Are You a Procrastinating Mess? Then You’ll Relate to These Tendencies

Procrastination has to be my favorite vice ever. It has zero calories, it’s free, and it’s best done in sweatpants. It’s easy as hell, too – to procrastinate, simply don’t do something. That’s it, you’re done. And it feels sooo gooood. It’s a feeling that only fellow procrastinators will understand. Read this now… or, you know, later.

“Eh, I showered last week.”

  It’s been a few days since you’ve taken a shower, but the shower is so far away. Plus you have to get naked and wash your hair and then dry off and stuff. It’s like, so much work, and so totally easy to put it off.

“It’s already 5 – I’ll never get to the treadmill.”

Sometimes you’d rather just stay fat than actually put on your workout clothes and go jogging or whatever, because how hard is that? And how much easier is it to watch Scandal instead of doing lunges and squats?

“Oh no – I’m gonna be late… again.”

You’re always late to stuff because you’re simply too busy doing nothing to get ready. It’s usually something like, “Just 5 more minutes on Pinterest!” and the next thing you know, you’ve got 10 minutes to be showered and dressed and out the door. Not gonna happen.

“Who needs sleep, anyway?”

You put off so much during the day that by the time you get to it, it’s late o’clock and you should be sleeping. You set everything aside until the last possible minute, and that minute is usually some time after midnight, at least.

“Future me is really messed up.”

Procrastination as terribly harmful, because there’s no immediate threat — you’re screwing future you over, not present you. Present you is happy browsing the Internet while you should be working. Future you is the one who’s going to be really messed up.

“I’ll get some groceries tomorrow.”

You’re always low on food in your house because you can’t get your act together to go to the damn grocery store. Sometimes you’ll play the ole “How long can I survive solely on delivery?” game. But then you’re too lazy to even order delivery because you’re trying to catch up on the work you’ve put off all day and… well, you get the picture.
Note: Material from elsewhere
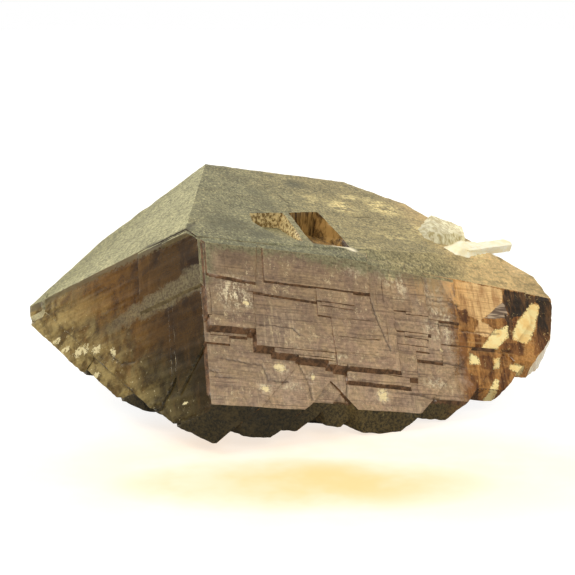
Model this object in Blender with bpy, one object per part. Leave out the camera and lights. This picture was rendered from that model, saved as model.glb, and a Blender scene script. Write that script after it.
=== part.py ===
"""Smoky quartz: one flattened, doubly terminated crystal grown from parallel crystals that step down its length."""

import math
import random

import bmesh
import bpy
from mathutils import Matrix, Vector

MM = 0.001

# Quartz: six prism faces stand round the c axis, and a rhombohedral face slopes in from each of them at both ends.
RISE = 38.2  # how many degrees a rhombohedral face's normal stands above or below the basal plane
SECTORS = {
    "front": -90,
    "front_left": -150,
    "back_left": 150,
    "back": 90,
    "back_right": 30,
    "front_right": -30,
}
ENDS = {"": 0, "top": 1, "bottom": -1}

# How the crystal lies: turned about its c axis, leaning back, and rolled a little to its left.
YAW, LEAN, ROLL = math.radians(26), math.radians(39), math.radians(7)
FLOOR = 17.6  # the resting plane, below the crystal's centre

# All lengths are in mm. A face is given by its distance from the crystal's centre, or from the centre named beside it.
FRONT = 18.1  # the front prism face where nothing stands proud of it
SLOPE = 15.1  # the long upper front face
CROWN = {  # the upper faces, which every crystal of the stack shares but for a small step
    "front top": SLOPE,
    "front_left top": 17.7,
    "back top": 25.6,
    "back_right top": 43.2,
    "back_left top": 33.6,
    "front_left": 19.4,
    "back_left": 36.7,
    "back_left bottom": 29.4,
    "back": 17.3,
    "back_right": 34.8,
}
CROWN_STEP = 0.12
# The steeper face that cuts the upper front edge towards the right, as its turn and rise, and the distance at which it
# meets a front face RIGHT_FRONT away. It moves out with the front face, so that their border stays one line.
RIGHT_FRONT = 17.8
BEVEL_TURN, BEVEL_RISE, BEVEL, BEVEL_SHARE = -88.0, 21.7, 17.12, 0.69

# The stack, from left to right along the bottom edge: each crystal ends below in a blunt tip of its own.
STACK = (
    {"front": FRONT, "front_left": 19.5, "front bottom": 32.1, "back bottom": 9.7, "front_left bottom": 33.6,
     "back_right bottom": 8.6},
    {"front": 18.0, "front bottom": 32.0, "back bottom": 8.6, "front_left bottom": 29.9, "back_right bottom": 13.9},
    {"front": 17.7, "front bottom": 30.8, "back bottom": 7.9, "front_left bottom": 26.0, "back_right bottom": 16.4},
    {"front": 17.5, "front bottom": 30.4, "back bottom": 6.9, "front_left bottom": 18.3, "back_right bottom": 20.8},
    {"front": 18.0, "front bottom": 31.6, "back bottom": 7.1, "front_left bottom": 15.1, "back_right bottom": 27.9},
    {"front": 17.7, "front bottom": 29.6, "back bottom": 5.2, "front_left bottom": 6.5, "back_right bottom": 32.6},
    {"front": 17.4, "front bottom": 27.6, "back bottom": 2.4, "front_left bottom": -1.4, "back_right bottom": 36.4},
)
# The right end is a crystal of its own, lower on top and cut below by the front right face.
RIGHT_END = {"front": RIGHT_FRONT, "front top": 13.5, "back_right": 39.8, "front_right bottom": 51.4,
             "front bottom": 24.6, "back bottom": -0.7, "front_left bottom": -13.5}
RIGHT_SIDE = (-30.0, -12.8, 57.2)  # turn, rise and distance of the steep face that blunts its sharp right edge
# The left end steps up to its tip in three crystals.
LEFT_END = (
    {"front_left": 19.5, "front bottom": 23.5, "back bottom": 10.0, "front_left bottom": 31.4,
     "back_right bottom": 33.0},
    {"front_left": 19.3, "front bottom": 17.6, "back bottom": 12.6, "front_left bottom": 28.4,
     "back_right bottom": 36.0},
    {"front_left": 19.6, "front bottom": 4.4, "back bottom": 13.4, "front_left bottom": 23.8},
)
# A small crystal rounds off the left tip.
TIP = {"about": (-30.0, 16.6, 2.6), "front": 3.0, "front_left": 2.3, "back_left": 2.2, "back": 3.0, "back_right": 4.0,
       "front_right": 4.0, "front top": 3.2, "front_left top": 2.3, "back_left top": 2.4, "back top": 3.0,
       "front bottom": 3.0, "front_left bottom": 2.6, "back_left bottom": 2.7, "back bottom": 3.0}
# Blunt crystals under the back, on which it stands.
FEET = (
    {"about": (1.5, 7.5, 5.5), "back bottom": 20.0, "front bottom": 8.0, "front_left bottom": 12.0,
     "back_right bottom": 13.0, "back_left bottom": 15.0, "front_right bottom": 10.0, "back": 7.5, "front": 7.0,
     "back top": 6.0, "front_left top": 8.0, "back_right top": 8.0},
    {"about": (27.0, 8.0, 9.0), "back bottom": 22.0, "front bottom": 12.0, "front_left bottom": 12.5,
     "back_right bottom": 13.0, "back_left bottom": 16.0, "front_right bottom": 10.5, "back": 8.4, "front": 7.0,
     "back top": 5.0, "front_left top": 8.2, "back_right top": 5.0},
)

# Growth plates on the front face: left and right edge along the length, lower edge along the c axis, how far proud,
# and how many degrees the lower edge falls to the right.
PLATES = (
    (-18.0, -2.7, -6.3, 1.35, 6.0),
    (-1.1, 18.3, -6.8, 1.30, 1.5),
    (-4.6, 8.1, -9.1, 1.05, 4.0),
    (8.1, 15.0, -9.4, 1.12, 3.0),
    (9.0, 15.0, -10.2, 1.02, 3.0),
    (8.1, 10.6, -12.0, 0.97, 3.0),
    (-18.0, -10.8, -13.6, 1.08, 0.0),
    (-11.2, -3.3, -15.5, 1.00, 0.0),
    (-11.0, -4.8, -16.8, 0.30, 0.0),
    (-18.0, -7.8, -18.2, 0.22, 1.0),
    (-3.3, 10.5, -18.5, 0.80, 1.0),
    (-0.3, 10.5, -19.5, 0.74, 2.0),
    (3.9, 10.5, -20.0, 0.70, 2.0),
    (9.2, 12.4, -20.8, 0.66, 2.0),
    (10.4, 18.4, -12.2, 0.95, 0.0),
    (10.5, 19.4, -15.6, 0.93, 1.0),
    (10.6, 20.7, -18.6, 0.91, 1.0),
    (10.7, 22.3, -21.0, 0.89, 1.0),
    (12.4, 24.0, -23.5, 0.35, 2.0),
    (17.0, 26.1, -9.6, 0.78, 0.0),
    (25.0, 29.2, -10.1, 0.72, 0.0),
    (18.0, 29.2, -13.4, 0.64, 2.0),
    (24.2, 28.6, -14.5, 0.56, 3.0),
    (19.0, 28.4, -15.8, 0.48, 2.0),
    (24.3, 28.6, -16.9, 0.38, 3.0),
    (20.0, 25.6, -21.9, 0.42, 4.0),
    (22.0, 31.0, -18.4, 0.24, 3.0),
    (28.0, 35.4, -10.5, 0.30, 2.0),
    (-10.0, -2.0, -24.0, 0.15, 2.0),
)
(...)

“I work best under pressure.”

You tell yourself this because it’s the only way you can get through it. If you make ourselves believe that you truly work best under pressure, then you won’t be kicking ourselves when we’re facing a deadline in 5 minutes. It’s what you do. It’s how you survive.

“Just one more episode…”

Netflix binging and you’ll start that report/start getting ready/start getting to bed after “just one more episode…” which usually turns into 2, and then 3, and then the next thing you know you’ve watched an entire season and you’re even more screwed than you were before.
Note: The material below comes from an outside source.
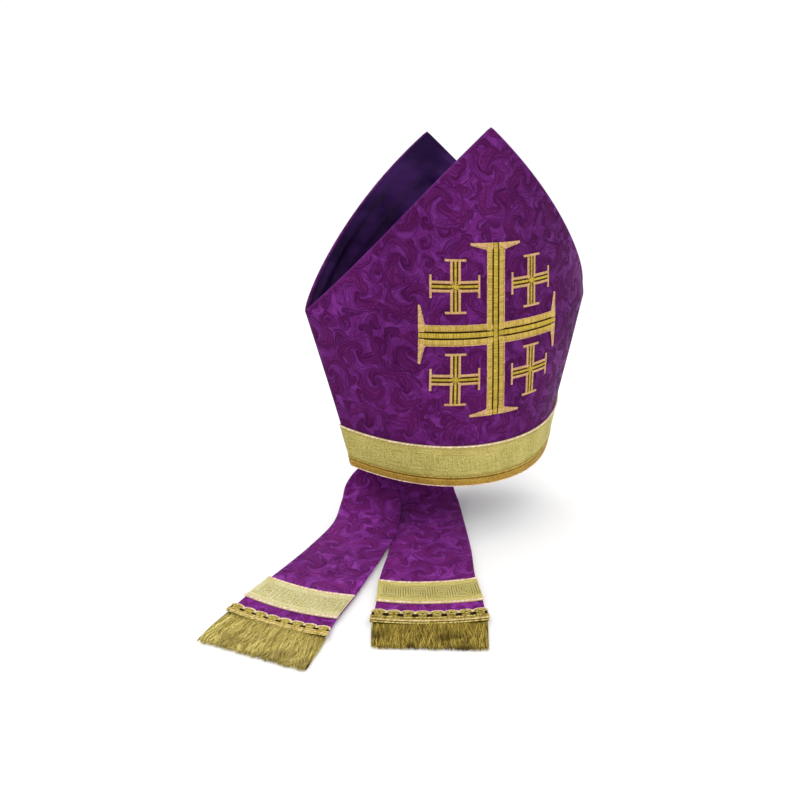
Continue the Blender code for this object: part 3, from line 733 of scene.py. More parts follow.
# Fringe: loose strands hung from a line along x, leaning in tufts
def makeFringeTree():
    tree, inputs = newTree("fringeStrands", (
        ("Width", "Float", 0.09), ("Length", "Float", 0.04), ("Strands", "Int", 1200),
        ("Thickness", "Float", 0.003), ("Thread", "Float", 0.0003), ("Lean", "Float", 0.1),
        ("Tuft", "Float", 0.3), ("Wave", "Float", 0.002), ("Uneven", "Float", 0.1),
        ("Seed", "Int", 1), ("Material", "Material", None)))
    half = calc(tree, "MULTIPLY", inputs["Width"], 0.5)
    left = combine(tree, calc(tree, "MULTIPLY", half, -1.0), 0.0, 0.0)
    row = addNode(tree, "GeometryNodeMeshLine", {"mode": "END_POINTS"}, Count=inputs["Strands"],
                  **{"Start Location": left, "Offset": combine(tree, half, 0.0, 0.0)})
    seed = inputs["Seed"]
    up = calc(tree, "MULTIPLY", inputs["Thickness"], randomFloat(tree, 0.0, 1.0, seed))
    slide = randomFloat(tree, -0.0008, 0.0008, calc(tree, "ADD", seed, 1))
    rise = randomFloat(tree, -0.0012, 0.0006, calc(tree, "ADD", seed, 2))
    moved = addNode(tree, "GeometryNodeSetPosition", Geometry=row.outputs[0],
                    Offset=combine(tree, slide, rise, up))
    tinted = storeTint(tree, moved.outputs[0], calc(tree, "ADD", seed, 3))
    strand = addNode(tree, "GeometryNodeCurvePrimitiveLine", Start=(0.0, 0.0, 0.0), End=(0.0, -1.0, 0.0))
    bent = addNode(tree, "GeometryNodeResampleCurve", Curve=strand.outputs[0], Count=9)
    position = tree.nodes.new("GeometryNodeInputPosition").outputs[0]
    tuft = noise(tree, position, 70.0, 1.0, "3D")
    lean = calc(tree, "MULTIPLY", calc(tree, "SUBTRACT", tuft, 0.5), inputs["Tuft"])
    loose = calc(tree, "MULTIPLY", inputs["Lean"], randomFloat(tree, -1.0, 1.0, calc(tree, "ADD", seed, 4)))
    turn = combine(tree, 0.0, 0.0, calc(tree, "ADD", lean, loose))
    short = randomFloat(tree, calc(tree, "SUBTRACT", 1.0, inputs["Uneven"]), 1.0, calc(tree, "ADD", seed, 5))
    long = calc(tree, "MULTIPLY", inputs["Length"], short)
    strands = addNode(tree, "GeometryNodeInstanceOnPoints", Points=tinted, Instance=bent.outputs[0],
                      Rotation=addNode(tree, "FunctionNodeEulerToRotation", i0=turn).outputs[0],
                      Scale=combine(tree, 1.0, long, 1.0))
    real = addNode(tree, "GeometryNodeRealizeInstances", i0=strands.outputs[0])
    factor = tree.nodes.new("GeometryNodeSplineParameter").outputs["Factor"]
    marked = storeFloat(tree, real.outputs[0], "down", factor)
    here = vectorCalc(tree, "SUBTRACT", noise(tree, position, 160.0, 1.0, "3D", "Color"), (0.5, 0.5, 0.5))
    sway = vectorCalc(tree, "MULTIPLY", here, (1.0, 0.0, 0.5))
    amount = calc(tree, "MULTIPLY", inputs["Wave"], calc(tree, "POWER", factor, 0.8))
    waved = addNode(tree, "GeometryNodeSetPosition", Geometry=marked, Offset=scaled(tree, sway, amount))
    profile = addNode(tree, "GeometryNodeCurvePrimitiveCircle", Resolution=3, Radius=inputs["Thread"])
    tubes = addNode(tree, "GeometryNodeCurveToMesh", Curve=waved.outputs[0],
                    **{"Profile Curve": profile.outputs[0], "Fill Caps": True})
    endTree(tree, tubes.outputs[0], inputs["Material"])
    return tree


# One thread of satin stitch, unit wide and long: a low arch, ridged along its top
def makeArchThread():
    stations = ((-1.0, 0.0), (-0.74, 0.62), (0.0, 1.0), (0.74, 0.62), (1.0, 0.0))
    points = []
    for y, dome in stations:
        points += [(-0.58, y, dome * 0.90 - 0.04), (0.58, y, dome * 0.90 - 0.04), (0.0, y, dome + 0.06)]
    faces = [(0, 2, 1), (12, 13, 14)]
    for number in range(len(stations) - 1):
        here = number * 3
        for corner in range(3):
            other = (corner + 1) % 3
            faces.append((here + corner, here + other, here + 3 + other, here + 3 + corner))
    mesh = bpy.data.meshes.new("archThread")
    mesh.from_pydata(points, [], faces)
    return mesh


archThread = bpy.data.objects.new("archThread", makeArchThread())
scene.collection.objects.link(archThread)
cordTree = makeCordTree()
satinTree = makeSatinTree(archThread)
keyTree = makeKeyTree()
fringeTree = makeFringeTree()
print("node trees built")


# Twisted cord along a line of points, bent onto a surface
def layCord(points, size, spacing, seed, slot, place, **settings):
    mesh = runTree(cordTree, lineMesh(points), {
        "Spacing": size * spacing, "Thickness": size, "Seed": seed, "Material": mats[slot], **settings})
    return wrapOnto(mesh, place)


# Panels
panels = {
    "across": 92,          # quads across a panel
    "bodyRows": 44,
    "hornRows": 72,
    "edgeRound": 0.0008,
    "edgeRoll": 0.0004,    # turned cloth stands proud along the horn's edge
    "rollWidth": 0.0024,
    "ripple": 0.0008,
    "rippleLength": 0.085,
    "rippleEdge": 0.02,            # the ripples fade out this near to an edge
    "rippleRim": (0.040, 0.060),   # and below these heights
    "highlightIn": 0.0009,              # painted highlight: a pale line along the horn's rolled edge
    "highlightWidth": 0.0012,
    "tipRound": 0.0018,    # softens the horn's point
    "tipHalf": 0.0002,
    "tipDrop": 0.0009,
    "rowEase": 1.7,        # rows lie closer towards the point
    "cut": (0.3680, 0.3450),
    "cutArea": 0.0850,
}


def hornHeights(low, high, rows):
    rise = 1.0 - (1.0 - np.linspace(0.0, 1.0, rows + 1)) ** panels["rowEase"]
    return lerp(low, high, rise)


edgeSteps = (1.0, 1.7, 2.6, 3.7)     # rows beside a cloth's edge, in edge radii
edgeRoom = 5.0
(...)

“There aren’t enough hours in the day!”

Whenever you mess up and don’t have something due on time, or whatever it is you’re supposed to have done, it’s because there wasn’t enough time, not because you didn’t use your time well.
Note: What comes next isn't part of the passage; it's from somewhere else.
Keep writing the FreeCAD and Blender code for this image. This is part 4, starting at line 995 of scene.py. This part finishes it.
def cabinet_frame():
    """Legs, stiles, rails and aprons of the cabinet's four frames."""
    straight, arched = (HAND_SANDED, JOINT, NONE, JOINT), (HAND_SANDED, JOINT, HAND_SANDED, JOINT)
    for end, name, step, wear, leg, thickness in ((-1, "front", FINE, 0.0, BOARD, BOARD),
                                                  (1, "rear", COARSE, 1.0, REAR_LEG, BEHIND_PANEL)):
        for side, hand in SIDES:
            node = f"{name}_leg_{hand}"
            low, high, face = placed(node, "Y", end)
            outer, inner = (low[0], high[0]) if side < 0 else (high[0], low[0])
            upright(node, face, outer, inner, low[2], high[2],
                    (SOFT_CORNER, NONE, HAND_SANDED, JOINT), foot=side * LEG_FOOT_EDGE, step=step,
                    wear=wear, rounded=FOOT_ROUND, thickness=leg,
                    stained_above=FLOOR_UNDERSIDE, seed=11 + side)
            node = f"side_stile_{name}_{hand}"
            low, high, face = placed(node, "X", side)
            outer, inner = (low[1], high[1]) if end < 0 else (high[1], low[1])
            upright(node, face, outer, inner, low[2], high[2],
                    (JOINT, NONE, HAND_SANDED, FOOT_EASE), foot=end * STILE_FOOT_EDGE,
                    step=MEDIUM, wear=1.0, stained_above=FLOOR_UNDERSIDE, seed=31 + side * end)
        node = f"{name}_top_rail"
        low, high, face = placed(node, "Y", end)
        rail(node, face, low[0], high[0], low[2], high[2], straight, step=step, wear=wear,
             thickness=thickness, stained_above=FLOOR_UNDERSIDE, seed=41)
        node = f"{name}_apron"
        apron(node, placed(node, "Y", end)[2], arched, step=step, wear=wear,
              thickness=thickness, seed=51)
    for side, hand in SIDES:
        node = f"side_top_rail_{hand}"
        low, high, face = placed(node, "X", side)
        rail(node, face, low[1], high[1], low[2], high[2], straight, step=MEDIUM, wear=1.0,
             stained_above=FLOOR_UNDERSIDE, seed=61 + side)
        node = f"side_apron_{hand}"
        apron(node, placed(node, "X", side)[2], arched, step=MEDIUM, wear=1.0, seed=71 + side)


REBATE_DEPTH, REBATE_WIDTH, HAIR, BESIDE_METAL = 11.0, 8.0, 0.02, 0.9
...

“What’s the worst that could happen?” 

Sometimes, even though you have the best intentions, you don’t always pull it off –  your procrastination truly screws us over, and whatever you were supposed to have done did not, in fact, get done. So instead of freaking out, you just ask yourself, “Hey, what’s the worst that could happen here?” Well, a lot of stuff. But you’ll worry about that later.